- [Set exercise]: Repeat exactly the lines of the entries below from the one with "points = [vertex.co" through the one with "if empty is", both ends included, and nothing else.

- [Input records]:
· · · · ·

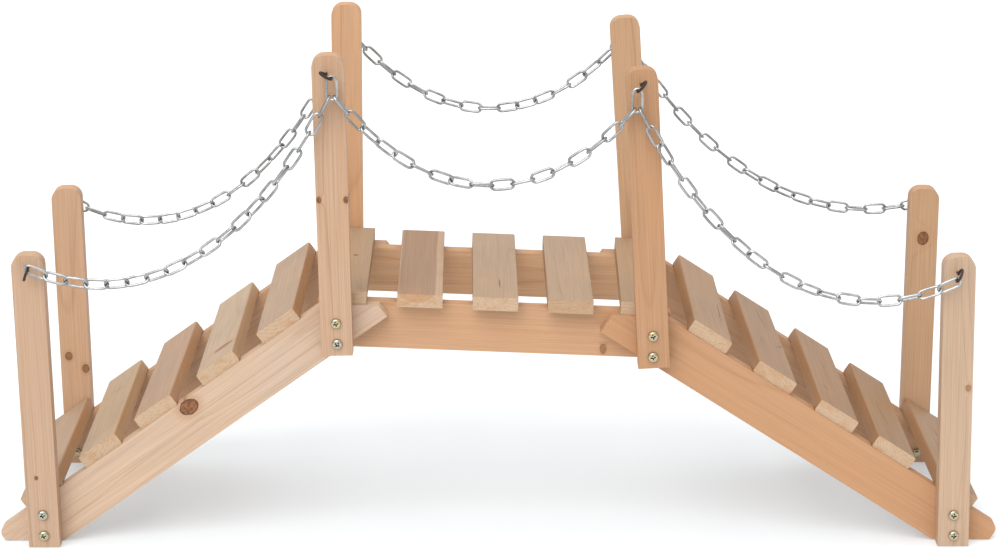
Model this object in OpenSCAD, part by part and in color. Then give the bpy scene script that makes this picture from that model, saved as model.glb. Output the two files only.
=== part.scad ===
// Small garden footbridge: a level middle span between two sloping ramps,
// rough-sawn softwood, with a chain handrail hung on hooks in the post faces.
// Each side is built in layers from the outside in: post, ramp beam, middle beam.
// Millimetres. X runs along the bridge, Y across it, Z up; the ground is Z = 0.
// The origin is on the ground, at the middle of the bridge's length and width.

/* [Bridge] */
// Distance from the middle of the bridge to where a ramp beam's lower edge meets the ground
heel_x = 437.5; // [430:0.5:445]
// Slope of the left ramp, degrees
pitch_left = 35.7; // [33:0.1:37]
// Slope of the right ramp, degrees
pitch_right = 32.9; // [31:0.1:36]
// Tilt of the middle span, degrees, down towards the right
deck_tilt = 2.3; // [0:0.1:3]
// Height of the top of the middle beams above the ground, at the middle
deck_z = 240.7; // [232:0.1:246]

/* [Beams] */
// Height of a beam's section
beam_h = 47.5; // [40:0.5:50]
// Thickness of a beam
beam_t = 16; // [12:1:20]
// Length of a ramp beam beyond the heel, down to its square-cut toe
toe_l = 48; // [44:1:52]
// Length of a ramp beam's lower edge, from the heel up to its square-cut tip
rise_l = 402; // [396:1:408]
// Radius of the rounded corner on a ramp beam's toe
toe_r = 8; // [2:1:11]
// Length of a middle beam
span_l = 350; // [340:1:356]

/* [Slats] */
// Width of a slat
slat_w = 45; // [36:1:50]
// Thickness of a slat
slat_t = 13.5; // [10:0.5:18]
// Length of a slat, across the bridge
slat_l = 248; // [230:1:251]
// Rounding of a ramp slat's long edges
slat_r = 2; // [0.5:0.5:5]
// Rounding of a deck slat's long edges
deck_slat_r = 1; // [0.5:0.5:5]
// Spacing of the middle span's slats
deck_pitch = 74.6; // [60:0.1:76]

/* [Posts] */
// Width of a post, along the bridge
post_w = 31; // [26:1:36]
// Thickness of a post, across the bridge
post_t = 19; // [15:1:24]
// Length of a post
post_l = 300; // [200:1:320]
// Radius of the rounded corners on a post's top
post_r = 12; // [4:1:13]
// Distance between the outer faces of the front and back posts
width = 290; // [284:1:300]

/* [Chains and hooks] */
// Diameter of the chain wire
wire_d = 2.5; // [1.5:0.1:3]
// Inside length of a chain link
link_pitch = 20; // [18:0.1:24]
// Outside width of a chain link
link_w = 12; // [10:0.5:14]
// Diameter of the hook wire
hook_d = 2.6; // [2:0.1:3]
// Outside diameter of a hook's ring
hook_ring = 15; // [12:0.5:18]
// Length of a hook's straight shank, from the post to the ring
hook_shank = 6; // [3:0.5:12]
// Distance of a hook below the top of its post
hook_drop = 15; // [12:0.5:40]

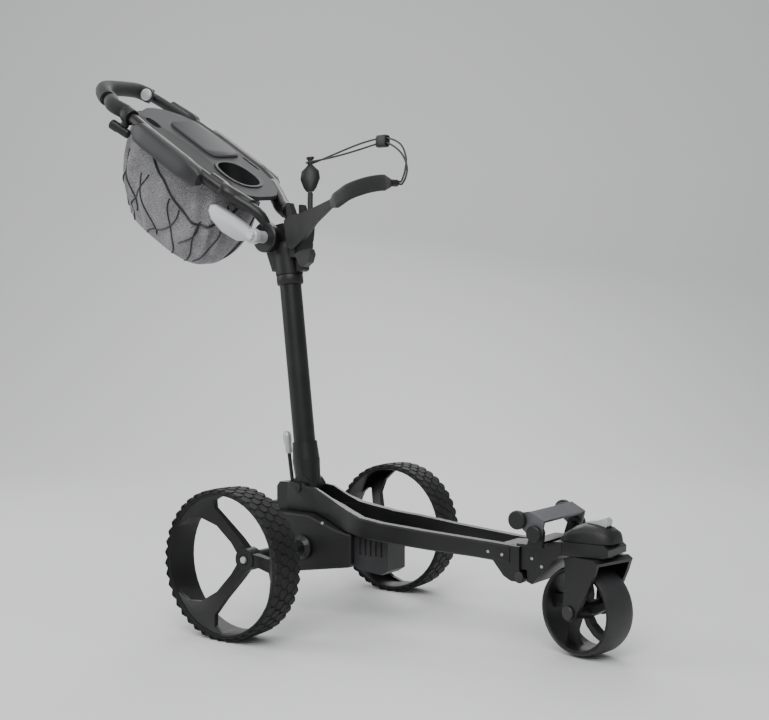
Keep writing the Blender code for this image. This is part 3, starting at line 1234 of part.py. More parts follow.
# ---- assembly -----------------------------------------------------------------------------------
def standOverOrigin():
    """Move every frame so that the middle of the cart's box is over the origin."""
    bpy.context.view_layer.update()
    graph = bpy.context.evaluated_depsgraph_get()
    low = math.inf
    high = -math.inf
    for item in bpy.context.scene.objects:
        if item.type not in {"MESH", "CURVE"} or item.hide_render:
            continue
        solid = item.evaluated_get(graph)
        mesh = solid.to_mesh()
        for vertex in mesh.vertices:
            x = (solid.matrix_world @ vertex.co).x
            low = min(low, x)
            high = max(high, x)
        solid.to_mesh_clear()
    for empty in frames.values():
        empty.location.x -= (low + high) / 2


def main():
    clearScene()
    addFrame("chassis", Vector((0, 0, 0)))
    addFrame("mast", mastPin)
    addFrame("handle", handlePivot)
    addFrame("nose", Vector((railEndAhead, 0, nosePinHeight)))
    for side, label in ((-1, "right"), (1, "left")):
        rearWheel(side, label)
        rearAxle(side, label)
        hubButton(side, label)
    mainFrame()
    driveHousing()
    motorBlock()
    brakePedal()
    crossPin("mast_pin", mastPinAhead, mastPinHeight, baseHalfWidth, "chassis")
    crossPin("nose_pin", railEndAhead, nosePinHeight, railSpreadFront - 0.0015, "chassis")
    mast()
    headLatch()
    foldLever()
    path = handleFrame()
    gripSleeve(path)
    tray()
    cupHolder()
    trayLid()
    for side, label in ((-1, "right"), (1, "left")):
        armPanel(side, label, path)
    netHoop()
    netBag()
    handleButton(path)
    clampAndKnob(path)
    tiltLever()
    cradle()
    cradleLever()
    strap = bagStrap()
    cordLock()
    cordClip(strap)
    elasticCord("elastic_cord", cordPath)
    nose()
    noseCover()
    wheelCatch()
    bagRest()
    caster()
    standOverOrigin()


main()
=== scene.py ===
import json
import math
import bmesh
import bpy
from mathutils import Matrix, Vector
from mathutils.bvhtree import BVHTree


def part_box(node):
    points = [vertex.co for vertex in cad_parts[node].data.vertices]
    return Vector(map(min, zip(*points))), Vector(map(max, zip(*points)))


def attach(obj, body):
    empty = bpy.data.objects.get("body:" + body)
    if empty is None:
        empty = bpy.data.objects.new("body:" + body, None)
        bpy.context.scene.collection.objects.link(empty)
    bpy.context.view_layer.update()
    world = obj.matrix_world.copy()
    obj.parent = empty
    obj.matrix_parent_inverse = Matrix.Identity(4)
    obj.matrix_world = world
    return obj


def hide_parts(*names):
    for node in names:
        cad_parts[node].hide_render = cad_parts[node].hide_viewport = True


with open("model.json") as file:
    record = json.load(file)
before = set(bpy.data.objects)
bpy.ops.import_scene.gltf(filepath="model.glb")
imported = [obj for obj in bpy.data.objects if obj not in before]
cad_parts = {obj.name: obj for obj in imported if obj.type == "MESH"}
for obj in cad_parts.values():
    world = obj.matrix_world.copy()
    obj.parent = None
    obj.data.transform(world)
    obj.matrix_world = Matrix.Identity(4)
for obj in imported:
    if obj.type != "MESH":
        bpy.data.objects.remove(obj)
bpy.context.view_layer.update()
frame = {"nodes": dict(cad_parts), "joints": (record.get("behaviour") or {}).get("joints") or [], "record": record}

nodeBody = {node: body for body, group in frame["record"]["behaviour"]["bodies"].items() for node in group}
nodeSlot = {entry["node"]: entry["material_slot"] for entry in frame["record"]["subparts"]}


# Where things are, taken from the joints of the frame
def jointAt(name):
    return Vector(next(joint["pos_m"] for joint in frame["joints"] if joint["name"] == name))


def jointAxis(name):
    return Vector(next(joint["axis"] for joint in frame["joints"] if joint["name"] == name))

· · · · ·

- [Output below]:
    points = [vertex.co for vertex in cad_parts[node].data.vertices]
    return Vector(map(min, zip(*points))), Vector(map(max, zip(*points)))


def attach(obj, body):
    empty = bpy.data.objects.get("body:" + body)
    if empty is None:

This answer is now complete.